Over in Woodland Park, Wava Beehner put on a brave face, got in the station wagon, and drove up Big Creek Road to see about workmen’s compensation and Social Security benefits. In the Sunshine personnel office she found Jim Farris behind his desk, sorting through claims and adding names to a growing ledger. He was obviously dismayed by the figures and the complexity of some of the men’s marital lives. A widow with no children would receive about $230 a month; a widow with children would get a maximum of $306. Social Security would pay up to $440, depending on the number of dependent children.

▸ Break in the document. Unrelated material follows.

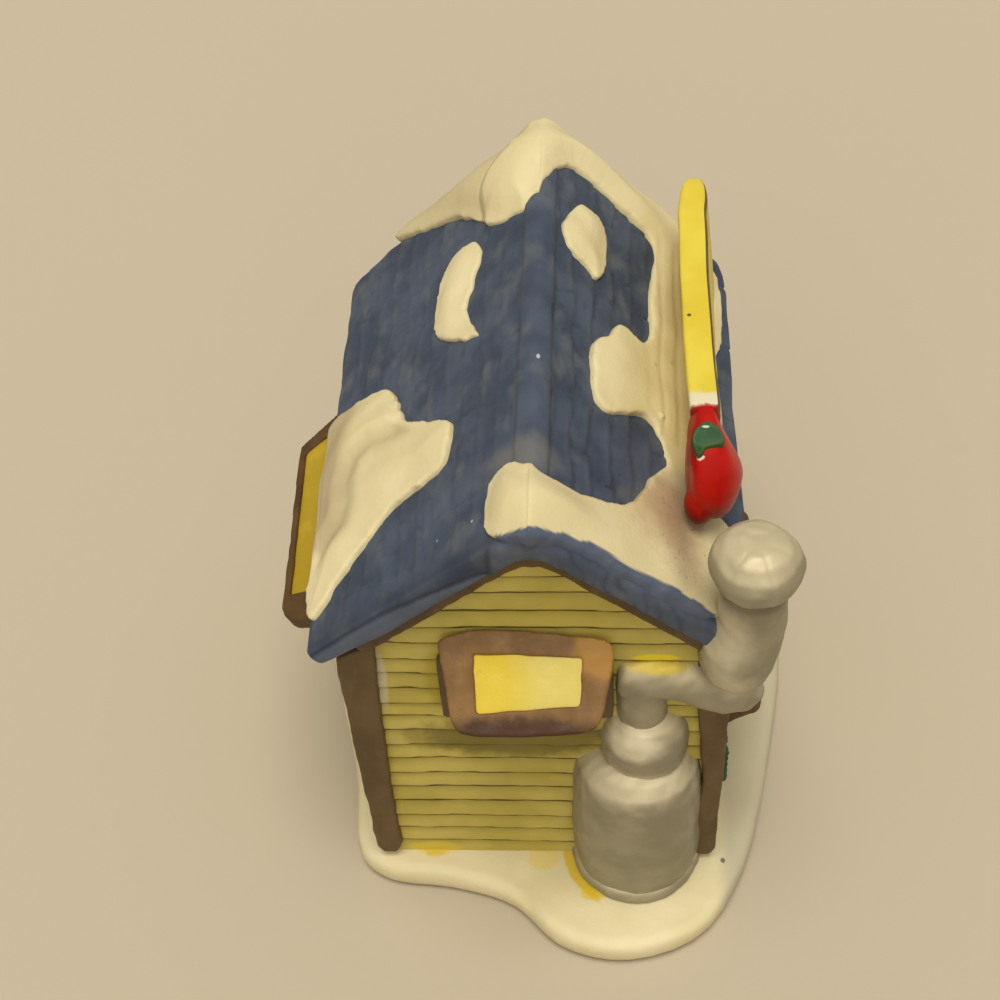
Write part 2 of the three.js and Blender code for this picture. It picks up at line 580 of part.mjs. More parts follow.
// The space from the sign's uphill face down the slope, and from its downhill face up the slope
const signReach = SIGN_THICKNESS / 2 + SEAT;
const signSpace = rectangle(-HOUSE_DEPTH, 2 * HOUSE_DEPTH, -RIDGE_Z, RIDGE_Z);
const signAndBelow = inSignPlane(signSpace, -signReach, RIDGE_Z);
const signAndAbove = inSignPlane(signSpace, -RIDGE_Z, signReach);

const aroundSign = signBoard(SEAT);
const aroundApple = appleBody(SEAT);
addPiece('sign_board', cut(signBoard(0), underRoofSkin, aroundApple), 'sign');
addPiece('apple', cut(appleBody(0), underRoofSkin), 'apple');

// The leaf is the top of a lens that is sunk in the apple, forward and to the left of its middle
const leafTop = appleZ + APPLE_RADIUS + LEAF_THICKNESS;
const leafLens = new THREE.SphereGeometry(0.5, 16, 10).rotateX(Math.PI / 2);
leafLens.scale(LEAF_WIDTH, LEAF_LENGTH, 4 * LEAF_THICKNESS);
leafLens.translate(appleX - LEAF_WIDTH / 4, APPLE_Y - LEAF_LENGTH / 2, leafTop - 2 * LEAF_THICKNESS);
addPiece('apple_leaf', cut(leafLens, aroundApple, aroundSign), 'leaf');

// Roof snow: a smooth outline on one slope, raised square to it
function snowPatch(side, outline, depth = SNOW_DEPTH) {
  const down = new THREE.Vector3(side * Math.cos(PITCH), 0, -Math.sin(PITCH));
  const along = new THREE.Vector3(0, -side, 0);
  const axes = [along, down, new THREE.Vector3().crossVectors(along, down)];
  const shape = smoothOutline(outline.map(([y, d]) => [-side * y, d]), 3 * outline.length);
  return sweep(shape, SEAT, SEAT + depth, axes, SNOW_EDGE).translate(RIDGE_X, 0, RIDGE_Z);
}

const besideSign = (outline) => snowPatch(1, outline.map(([y, below]) => [y, signDown + below]));

addPiece('roof_snow_back_left', snowPatch(-1, SNOW_BACK_LEFT, BACK_SNOW_DEPTH), 'snow');
addPiece('roof_snow_crescent', snowPatch(-1, SNOW_CRESCENT), 'snow');
addPiece('roof_snow_drift_left', snowPatch(-1, SNOW_DRIFT_LEFT), 'snow');
addPiece('roof_snow_front_left', snowPatch(-1, SNOW_FRONT_LEFT), 'snow');
addPiece('roof_snow_front_right', cut(snowPatch(1, SNOW_FRONT_RIGHT), aroundStack, aroundApple), 'snow');
addPiece('roof_snow_strip_right', cut(besideSign(SNOW_STRIP_RIGHT), aroundApple, signAndBelow), 'snow');
addPiece('roof_snow_sign_foot', cut(besideSign(SNOW_SIGN_FOOT), signAndAbove), 'snow');
addPiece('roof_snow_back_right', snowPatch(1, SNOW_BACK_RIGHT, BACK_SNOW_DEPTH), 'snow');
addPiece('roof_snow_spot_right', snowPatch(1, SNOW_SPOT_RIGHT), 'snow');

stand.updateMatrixWorld(true);
const bounds = new THREE.Box3().setFromObject(stand);
const middle = bounds.getCenter(new THREE.Vector3());
stand.position.set(-middle.x, -middle.y, -bounds.min.z);

export default stand;
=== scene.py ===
"""Hand-painted clay finish of a small winter apple stand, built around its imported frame.

Shapes are worked out in millimetres in the house's own frame: X = 0 midway between the front
corners, Y = 0 on the front wall and Z = 0 on the snow. A slope's own frame is the place along the
house, the distance down from the ridge, and the height above the slope.
"""
import math

import bpy
import numpy as np
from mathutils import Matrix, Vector


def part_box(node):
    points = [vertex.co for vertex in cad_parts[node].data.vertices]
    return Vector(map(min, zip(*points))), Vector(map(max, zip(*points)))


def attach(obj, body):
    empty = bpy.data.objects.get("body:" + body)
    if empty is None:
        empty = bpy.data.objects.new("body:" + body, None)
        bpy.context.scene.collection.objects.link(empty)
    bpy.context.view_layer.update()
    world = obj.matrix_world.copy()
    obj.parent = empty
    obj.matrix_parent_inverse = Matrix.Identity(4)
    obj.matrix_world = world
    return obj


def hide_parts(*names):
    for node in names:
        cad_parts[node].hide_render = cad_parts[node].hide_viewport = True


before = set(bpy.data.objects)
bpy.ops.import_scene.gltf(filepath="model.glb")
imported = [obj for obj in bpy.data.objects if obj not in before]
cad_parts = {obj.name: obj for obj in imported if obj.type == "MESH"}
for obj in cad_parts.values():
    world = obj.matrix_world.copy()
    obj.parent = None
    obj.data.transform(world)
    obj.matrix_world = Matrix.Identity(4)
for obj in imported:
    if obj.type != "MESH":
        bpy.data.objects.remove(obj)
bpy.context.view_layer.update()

# In a metre
MILLIMETRES = 1000
# Where the house stands in the frame, in metres
BOARD_LAP = 0.0005
front_low, front_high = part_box("wall_front")
HOUSE = np.array(
    [(front_low.x + front_high.x) / 2, front_low.y + BOARD_LAP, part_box("snow_base")[1].z]
)

RIDGE_X = 0.8
RIDGE_Z = 85.4
PITCH = math.radians(42)
HALF_WIDTH = 25.2
HOUSE_DEPTH = 69
STOVE_CENTRE = (14.7, 0.8)
LEFT = -1
RIGHT = 1


# Clay: solids turned into one soft skin of small squares


def from_frame(name):
    """A solid of the frame, as points in the house's millimetres and its faces"""
    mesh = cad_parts[name].data
    points = np.empty(len(mesh.vertices) * 3)
    mesh.vertices.foreach_get("co", points)
    points = (points.reshape(-1, 3) - HOUSE) * MILLIMETRES
    return [(points, [list(face.vertices) for face in mesh.polygons])]


def object_of(name, points, faces):
    """An object with a new mesh"""
    mesh = bpy.data.meshes.new(name)
    mesh.from_pydata(points.tolist(), [], faces)
    made = bpy.data.objects.new(name, mesh)
    bpy.context.scene.collection.objects.link(made)
    return made


def softened(solids, size, rounds):
    """One closed skin of squares over the solids, with its edges rubbed round"""
    faces = []
    count = 0
    for points, solid_faces in solids:
        faces += [[corner + count for corner in face] for face in solid_faces]
        count += len(points)
    lump = object_of("clay", np.concatenate([points for points, _ in solids]), faces)
    squares = lump.modifiers.new("squares", "REMESH")
    squares.mode = "VOXEL"
    squares.voxel_size = size
    rub = lump.modifiers.new("rub", "SMOOTH")
    rub.factor = 0.5
    rub.iterations = rounds
    skin = lump.evaluated_get(bpy.context.evaluated_depsgraph_get()).to_mesh()
    found = np.empty(len(skin.vertices) * 3)
    skin.vertices.foreach_get("co", found)
    corners = np.empty(len(skin.loops), dtype=np.int32)
    skin.loops.foreach_get("vertex_index", corners)
    mesh = lump.data
    bpy.data.objects.remove(lump)
    bpy.data.meshes.remove(mesh)
    return found.reshape(-1, 3), corners.reshape(-1, 4)


def normals_of(points, quads):
    """Outward direction at every point of a skin"""
    across = points[quads[:, 2]] - points[quads[:, 0]]
    along = points[quads[:, 3]] - points[quads[:, 1]]
    facing = np.cross(across, along)
    total = np.zeros_like(points)
    for corner in range(4):
        np.add.at(total, quads[:, corner], facing)
    return total / np.maximum(np.linalg.norm(total, axis=1, keepdims=True), 1e-9)


def pushed(points, quads, amounts):
    """A skin with every point moved straight outward by its own amount"""
    return points + normals_of(points, quads) * amounts[:, None]


def piece_of(name, points, quads, paint, nodes, values=None):
    """The finished piece, standing for its frame nodes"""
    made = object_of(name, points / MILLIMETRES + HOUSE, quads.tolist())
    made.data.polygons.foreach_set("use_smooth", [True] * len(quads))
    for label, amounts in (values or {}).items():
        stored = made.data.attributes.new(label, "FLOAT", "POINT")
        stored.data.foreach_set("value", amounts.astype(np.float32))
    made.data.materials.append(paint)
    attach(made, "root")
    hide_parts(*nodes)


def ripple(points, size, seed):
    """Smooth unevenness from about -1 to 1, over the given size"""
    draw = np.random.default_rng(seed)
    points = np.asarray(points, dtype=float)
    shift = draw.uniform(0, 6, points.shape[1])
    bent = points + size * 0.25 * np.sin(points[:, ::-1] * (1.9 / size) + shift)
    total = np.zeros(len(points))
    for _ in range(6):
        direction = draw.normal(size=points.shape[1])
        direction *= 2 * math.pi / size * draw.uniform(0.7, 1.4) / np.linalg.norm(direction)
        total += np.sin(bent @ direction + draw.uniform(0, 2 * math.pi))
    return total / 3


def ease(values, low, high):
    """0 below low, 1 above high and a soft step between"""
    share = np.clip((values - low) / (high - low), 0, 1)
    return share * share * (3 - 2 * share)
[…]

“Thank God I don’t have to worry about you, Wava,” he said. “You were married to Don. You were his only wife, and he didn’t have any kids with anyone else.”
All morning Farris had been trying to sort out an unbelievable mess. So far, six women had come forward to make claims—wives no one had ever heard about.
“You wouldn’t believe the mess I got here,” he went on, pointing at papers. “I’ve got this one who came from down south and showed up to get this guy’s life insurance, and he’s been with this other woman for ten years. They’ve got four kids. But he never divorced the first one. I had to give the other woman the money. The kids don’t get anything.”